PDL MP for the Diaspora Mircea Lubanovici urged the PM to conduct a reform of the consulates abroad, explaining that people had been appointed there ‘on political’ rather than competence considerations.
‘Mr. Prime Minister, in the name of Romanians in the Diaspora, I am urging you to conduct a reform of the consulates abroad because you have sent there people on political considerations and less on considerations of competence’, Lubanovici said.
He added that Ponta had ‘premeditated with cold blood’ the unfolding of the electoral process in the Diaspora, that the premier ‘showed what abuse of power means’ and that the election on 16 November ‘demonstrated the demagogy and deceit that characterise the act of governance’.
‘Mr. Prime Minister, I believe the lesson you received will serve you well and that the Romanians I represent will no longer be ignored’, Lubanovici noted.
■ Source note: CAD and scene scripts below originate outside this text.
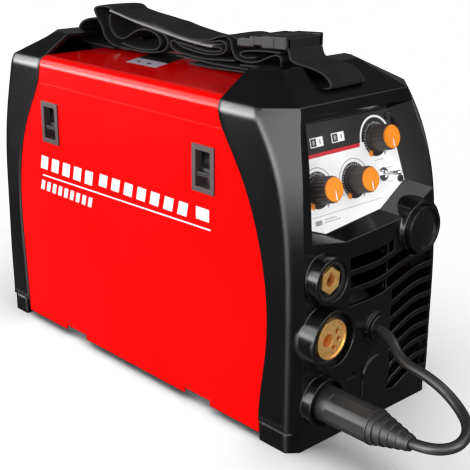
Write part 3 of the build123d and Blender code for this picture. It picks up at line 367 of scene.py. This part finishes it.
# ---------------------------------------------------------------- polarity lead
LEAD_ROUTE = [            # from inside the grommet to the bottom of the boot's bore, in millimetres
    (7.0, -188.0, 79.0), (7.0, -210.0, 79.0), (-4.5, -228.5, 66.0),
    (-2.5, -258.0, 61.0), (-2.5, -281.0, 50.0), (-17.0, -304.0, 43.5),
    (-40.5, -310.0, 40.0), (-57.0, -294.5, 39.0), (-57.0, -273.0, 39.0),
]
LEAD_D = 0.008            # metres


def make_lead():
    curve = bpy.data.curves.new("polarity_lead", "CURVE")
    curve.dimensions = "3D"
    curve.bevel_depth = LEAD_D / 2
    curve.bevel_resolution = 6
    curve.resolution_u = 16
    spline = curve.splines.new("NURBS")
    spline.points.add(len(LEAD_ROUTE) - 1)
    for point, place in zip(spline.points, LEAD_ROUTE):
        point.co = (*vec(*place), 1)
    spline.order_u = 3
    spline.use_endpoint_u = True
    curve.materials.append(SHEATH)
    lead = bpy.data.objects.new("polarity_lead", curve)
    SCENE.collection.objects.link(lead)
    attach(lead, "machine")
    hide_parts("polarity_cable")


make_lead()


# ---------------------------------------------------------------- carrying strap
def smooth_path(points, step=1.5):
    """A Catmull-Rom line through (y, z) points, at about even steps."""
    line = []
    padded = [points[0]] + list(points) + [points[-1]]
    for a, b, c, d in zip(padded, padded[1:], padded[2:], padded[3:]):
        count = max(2, int(math.dist(b, c) / step))
        for i in range(count):
            t = i / count
            line.append(tuple(0.5 * (2 * q + (r - p) * t + (2 * p - 5 * q + 4 * r - s) * t * t
                                     + (3 * q - p - 3 * r + s) * t ** 3) for p, q, r, s in zip(a, b, c, d)))
    line.append(tuple(points[-1]))
    return line


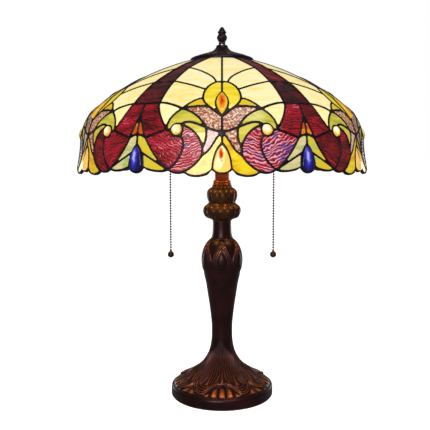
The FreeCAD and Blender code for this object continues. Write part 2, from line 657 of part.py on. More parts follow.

The representatives of PC, UDMR and PMP spoke about the need to adopt a law o introduce the distance voting, while complying with all security requirements of the electoral process.
Marian Neacşu (PSD) however noted that a law should not be written ‘on the knee’ and gave the example of countries such as Switzerland, Ireland, Germany or the Netherlands who first introduced the vote by post and then abrogated it as fraud suspicions were developing. ‘This matter ought to be treated less emotionally and more reasonably’, Neacsu said.
He added that, during the debate, people had mentioned ‘guilt’ and explained that the main responsibility for the organisation of the voting both in the country and abroad belonged to the Standing Electoral Authority. ‘I’m not saying I’ve found the culprit. I’m saying that, together with AEP and the Government, we, the Parliament have the duty of carefully analysing this and taking the best possible measures’, the PSD MP added.